Hardware: PB5300cs, 16MB RAM, 500MB IDE, 512K VRAM (640x480x8)
Floppy drive + serial port. No ethernet. No CDROM.

I've got the 500MB drive partitioned as follows: 240MB Linux, 50MB
swap, 210MB MacOS. I currently have 110MB free on the MacOS side and
would like to place the base packages of ANY distro in a folder and have
them installed. Once there I could PPP my way through the serial port
to the rest of what I need.

Experiences:

1) The mkLinux extension will boot the stock "Mach Kernel" and load a
vmlinux+installer.

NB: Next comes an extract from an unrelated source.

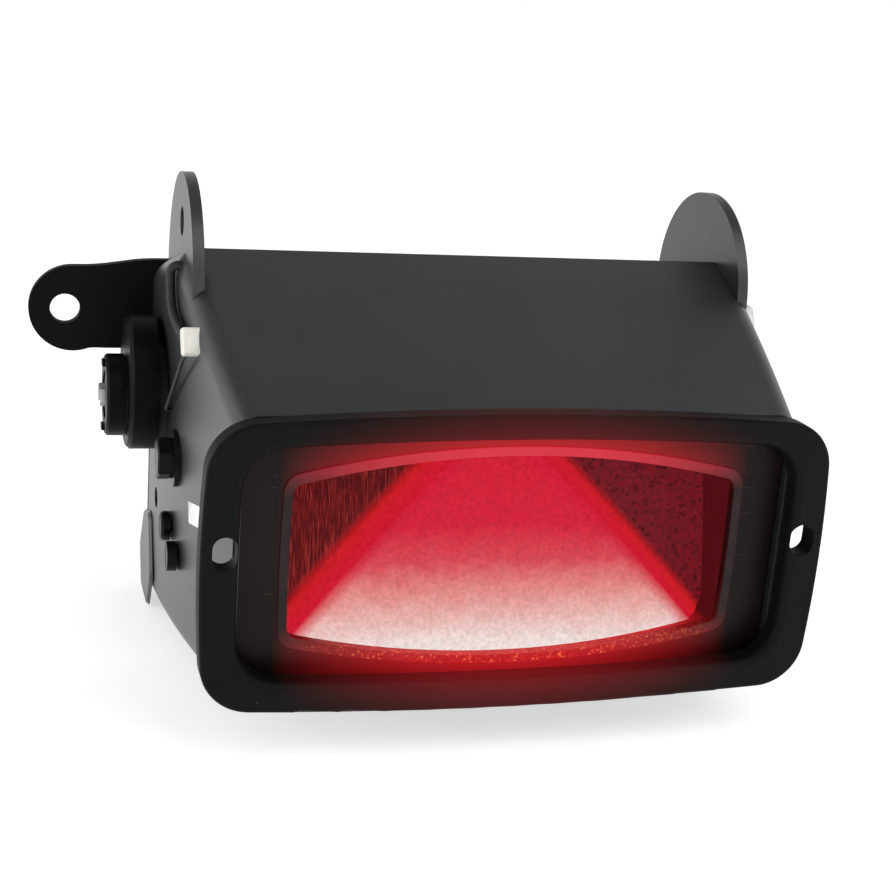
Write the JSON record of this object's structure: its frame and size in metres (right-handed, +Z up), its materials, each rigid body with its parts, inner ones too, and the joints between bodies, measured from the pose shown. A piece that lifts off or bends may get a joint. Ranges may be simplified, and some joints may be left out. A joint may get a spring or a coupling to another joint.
{
  "type": "high-mount brake lamp",
  "caption": "Sheet-metal high-mount brake lamp: bowed rectangular red lens behind a slotted flange, rear lug, two roof ears and a side-entry bulb holder that pulls out.",
  "frame": {"origin": "middle of the line between the two mounting slots, on the front face of the flange", "axes": "+X to the right seen from the front, +Y from the lens to the rear plate, +Z up"},
  "size_m": [0.2, 0.1253, 0.1318],
  "materials": {
    "black_steel": "satin black paint on folded sheet steel",
    "black_flange": "satin black paint on a cast flange",
    "dark_plastic": "semi-gloss brown-black moulding",
    "red_lens": "clear red acrylic, polished front",
    "seal_rubber": "translucent grey silicone",
    "red_reflector": "red moulding with a fine speckled grain",
    "bright_bowl": "brightened aluminium sheet",
    "holder_black": "satin black paint with worn edges",
    "insulator": "moulded phenolic, dull",
    "black_rubber": "black moulded rubber",
    "plated_steel": "bright zinc plate",
    "black_screw": "black oxide",
    "brass": "nickel-dulled brass",
    "clear_glass": "clear blown glass",
    "tungsten": "dull drawn wire",
    "ivory_plastic": "ivory nylon",
    "white_label": "blank white film"
  },
  "bodies": {
    "housing": {"front_flange": "black_flange", "housing_shell": "black_steel", "lens_surround": "dark_plastic", "lens_seal": "seal_rubber", "lens": "red_lens", "horn_reflector": "red_reflector", "reflector_screws": "plated_steel", "frame_tabs": "black_steel", "frame_screws": "plated_steel", "rear_plate": "black_steel", "rear_tabs": "black_steel", "rear_screws": "black_screw", "left_ear": "black_steel", "right_ear": "black_steel", "left_foot": "black_steel", "right_foot": "black_steel", "holder_boss": "holder_black", "boss_seal": "black_rubber", "boss_nut": "plated_steel", "lamp_bowl": "bright_bowl", "bowl_bracket": "black_steel", "bracket_screws": "black_screw", "flat_washer": "black_screw", "spring_washer": "plated_steel", "hex_bolt": "black_screw", "hex_nut": "plated_steel", "side_screws": "plated_steel", "right_washer": "black_screw", "right_bolt": "plated_steel", "right_nut": "plated_steel", "lead_sleeve": "black_rubber", "lead_wire": "black_rubber", "lead_clip": "ivory_plastic", "lead_grommet": "black_rubber", "side_label": "white_label"},
    "bulb_carrier": {"socket_body": "insulator", "socket_sleeve": "brass", "terminal_blades": "brass", "socket_seal": "black_rubber", "contact_spring": "plated_steel"},
    "cap": {"locking_cap": "holder_black"},
    "bulb": {"bulb_base": "brass", "base_contact": "tungsten", "bulb_glass": "clear_glass", "filament_posts": "tungsten", "filament": "tungsten"},
    "contact": {"contact_plunger": "brass"}
  },
  "joints": [
    {"name": "holder_pull", "type": "slide", "parent": "housing", "child": "bulb_carrier", "axis": [-1, 0, 0], "range_m": [0, 0.085]},
    {"name": "cap_twist", "type": "hinge", "parent": "bulb_carrier", "child": "cap", "pos_m": [-0.092, 0.0916, 0.0135], "axis": [1, 0, 0], "range_deg": [0, 45]},
    {"name": "bulb_turn", "type": "hinge", "parent": "bulb_carrier", "child": "bulb", "pos_m": [-0.05, 0.0916, 0.0135], "axis": [1, 0, 0], "range_deg": [0, 20]},
    {"name": "contact_press", "type": "slide", "parent": "bulb_carrier", "child": "contact", "axis": [-1, 0, 0], "range_m": [0, 0.0015], "stiffness_N_per_m": 1500, "deforming": ["contact_spring"]}
  ]
}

However, the installer can only install via network
or CDROM. It can't mount the MacOS partition, and when I Ctrl-Z out of
it I can't mount a floppy, load modules, or anything else that could
bootstrap the process.

2) The "Mach_Kernel" from
http://www.symsys.com/~ingram/hardware/powermac/Mach_Kernel is the only
other kernel I've found that won't hang on the splash screen of the
mkLinux booter (as in it will emit some kind of output on the screen).
However, after it comes up the keyboard doesn't work.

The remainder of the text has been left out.